明武宗时,宸濠叛乱,王守仁(阳明)平定了宸濠之乱,逮捕了逆王朱宸濠,把他囚禁在浙江杭州。当时正值明武宗南巡亲征,御驾驻住南京。王守仁便上疏,请将逆藩就地正法,以免意外。
不料明武宗回诏,对就地正法之事一字不提,只饬令将逆藩看管,听候驾到发落。太监张忠及安边伯许泰等,因王守仁前日上疏,有“罢斥奸邪,禁止游幸”等语,做贼心虚,心中挟些嫌怨,便入奏武宗云:守仁先曾通逆,虽有功劳,未足掩罪。所幸明武宗还有些明智,不加理睬。张忠、许泰又致书王守仁,谓“逆藩宸濠,切勿押解来京。现在皇上亲征,须将宸濠纵入鄱湖,待皇上亲与交战,再行一鼓成擒,论功行赏。如此办理,庶几功归朝廷,圣驾不虚此行了。”
王守仁不为所动,索性不再等待武宗旨意,自管将宸濠押出南昌,打算北上。偏偏张忠、许泰两人,派遣使者拿着威武大将军的檄文在路上拦截住了,勒令将宸濠交付,说是奉了皇帝的命令。王守仁要求使者写下领取朱宸濠的文书凭证,他们惧怕不敢写,此事才平息未发。
此后王守仁绕道走浙江,欲从海道押解至京,深夜到了钱塘,不料太监张永又在杭州候着。
一番应酬之后,王守仁进言道:江西百姓,久遭濠毒,困苦不堪;况且大乱以后,天复亢旱成灾,百姓有衣无食,有食无衣,若还须供给京军粮饷,他们必定会逃匿山谷,聚众为乱。当初相助宸濠,尚是胁从,他日揭竿,恐如土崩瓦解,征剿安抚两穷。足下公忠体国,素所钦佩,何不在京中谏阻御驾,免却这许多周折呢?
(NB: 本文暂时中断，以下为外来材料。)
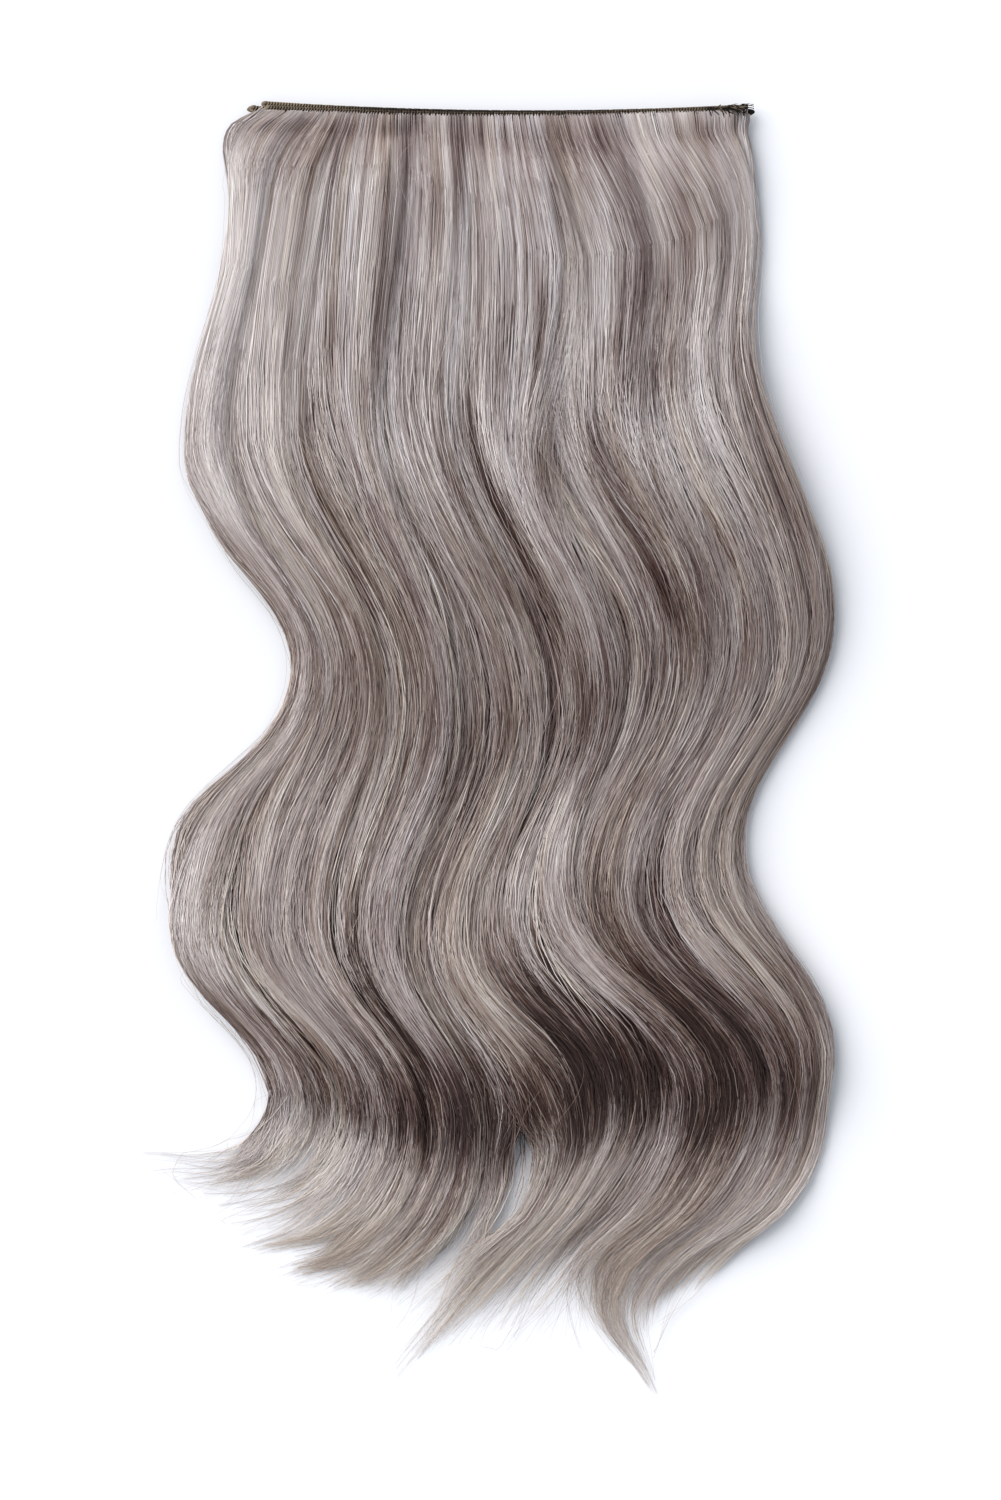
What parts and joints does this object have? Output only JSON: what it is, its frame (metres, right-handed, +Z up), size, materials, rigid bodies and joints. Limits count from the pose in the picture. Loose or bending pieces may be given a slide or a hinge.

张永叹道:王先生在外就职,有所不知。皇上左右群小,蛊惑主聪,哪个肯效忠尽言?我是皇上家奴,只有默辅圣躬,相机讽谏罢了。我此次南行,非为掩功而来,不过皇上素性固执,凡事只宜顺从,暗暗挽回;一或逆命,不但圣心未悦,并且触怒群小,谗言易入,孤愤谁知,王先生试想!于天下大计,有什么益处?
王守仁点首道:足下如此忠诚,令人敬服。
张永道:我的苦心,也唯有先生知道呢。
王守仁乃将张忠、许泰在路上拦截邀取宸濠和先前致书等情况,一一说明。张永道:我所说的群小,便指他们这些人。王先生有何打算?
王守仁道:逆藩宸濠,已押解到此,好在与足下相遇,现拟将这副重担卸与足下,望足下善为处置。
张永道:先生大功,我岂不知,但不可直接行事。有我在,断不使先生受屈,务请放心!王守仁乃将宸濠囚车交付张永,以完成皇上亲自捉拿逆藩的愿望;自己赶回江西,再上表告捷,把捉宸濠的功劳归于总督军门,要求皇上不要到江西去,王守仁自己也称病在净慈寺养病。
张永回去后,在皇上面前极力称赞王守仁的忠诚及让功避祸之意,皇上明白了事情的真相,于是制止了对王守仁的指控,赦免了王守仁。
皇上好大喜功,做臣子的只有拱手相让,日后自有好处。如果太过固执,一味不肯,便成了与皇上争功,不只皇上心中不情愿,还将饱受群小之谗言排挤。
当然,做事情要有个时机与方式。如果听信张忠、许泰之言,早早地将宸濠纵入鄱湖,或半路被张忠、许泰等把宸濠囚车接走,只怕这功劳,王守仁是一点边也沾不上了。还有可能,他们会诬说王守仁通逆,不只夺了其平逆之功,还将王守仁和宸濠均视为匪逆,一网打尽。